----- Dataset extract

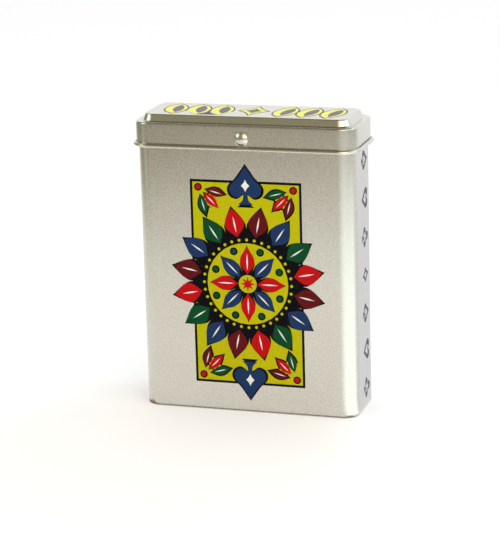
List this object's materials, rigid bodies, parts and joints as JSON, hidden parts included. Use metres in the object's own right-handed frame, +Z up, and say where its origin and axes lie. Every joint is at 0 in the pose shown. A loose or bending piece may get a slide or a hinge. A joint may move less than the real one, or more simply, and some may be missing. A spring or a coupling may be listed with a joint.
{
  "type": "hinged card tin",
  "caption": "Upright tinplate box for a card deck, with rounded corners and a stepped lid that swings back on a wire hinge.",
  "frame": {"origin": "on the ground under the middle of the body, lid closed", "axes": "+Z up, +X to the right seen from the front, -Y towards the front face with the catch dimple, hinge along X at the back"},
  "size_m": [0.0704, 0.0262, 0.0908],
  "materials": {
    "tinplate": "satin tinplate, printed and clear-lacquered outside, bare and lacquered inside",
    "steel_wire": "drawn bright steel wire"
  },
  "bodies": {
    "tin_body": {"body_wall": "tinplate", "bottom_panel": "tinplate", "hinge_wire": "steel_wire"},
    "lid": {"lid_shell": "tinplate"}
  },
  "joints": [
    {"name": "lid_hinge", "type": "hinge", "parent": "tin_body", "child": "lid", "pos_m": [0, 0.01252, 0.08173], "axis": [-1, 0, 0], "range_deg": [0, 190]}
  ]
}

----------

■ **Written exercise**
Output the lines above verbatim and in full.

■ **Task solution**
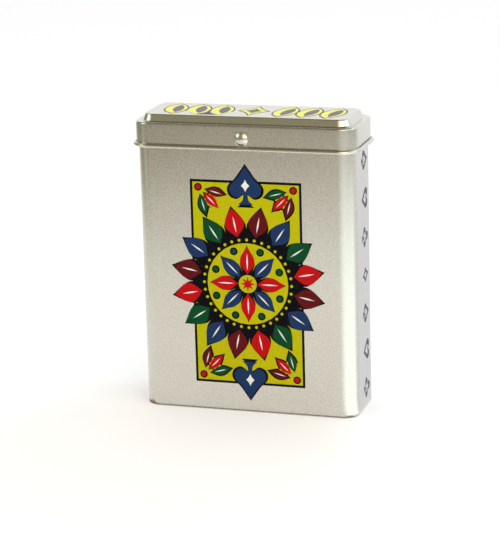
List this object's materials, rigid bodies, parts and joints as JSON, hidden parts included. Use metres in the object's own right-handed frame, +Z up, and say where its origin and axes lie. Every joint is at 0 in the pose shown. A loose or bending piece may get a slide or a hinge. A joint may move less than the real one, or more simply, and some may be missing. A spring or a coupling may be listed with a joint.
{
  "type": "hinged card tin",
  "caption": "Upright tinplate box for a card deck, with rounded corners and a stepped lid that swings back on a wire hinge.",
  "frame": {"origin": "on the ground under the middle of the body, lid closed", "axes": "+Z up, +X to the right seen from the front, -Y towards the front face with the catch dimple, hinge along X at the back"},
  "size_m": [0.0704, 0.0262, 0.0908],
  "materials": {
    "tinplate": "satin tinplate, printed and clear-lacquered outside, bare and lacquered inside",
    "steel_wire": "drawn bright steel wire"
  },
  "bodies": {
    "tin_body": {"body_wall": "tinplate", "bottom_panel": "tinplate", "hinge_wire": "steel_wire"},
    "lid": {"lid_shell": "tinplate"}
  },
  "joints": [
    {"name": "lid_hinge", "type": "hinge", "parent": "tin_body", "child": "lid", "pos_m": [0, 0.01252, 0.08173], "axis": [-1, 0, 0], "range_deg": [0, 190]}
  ]
}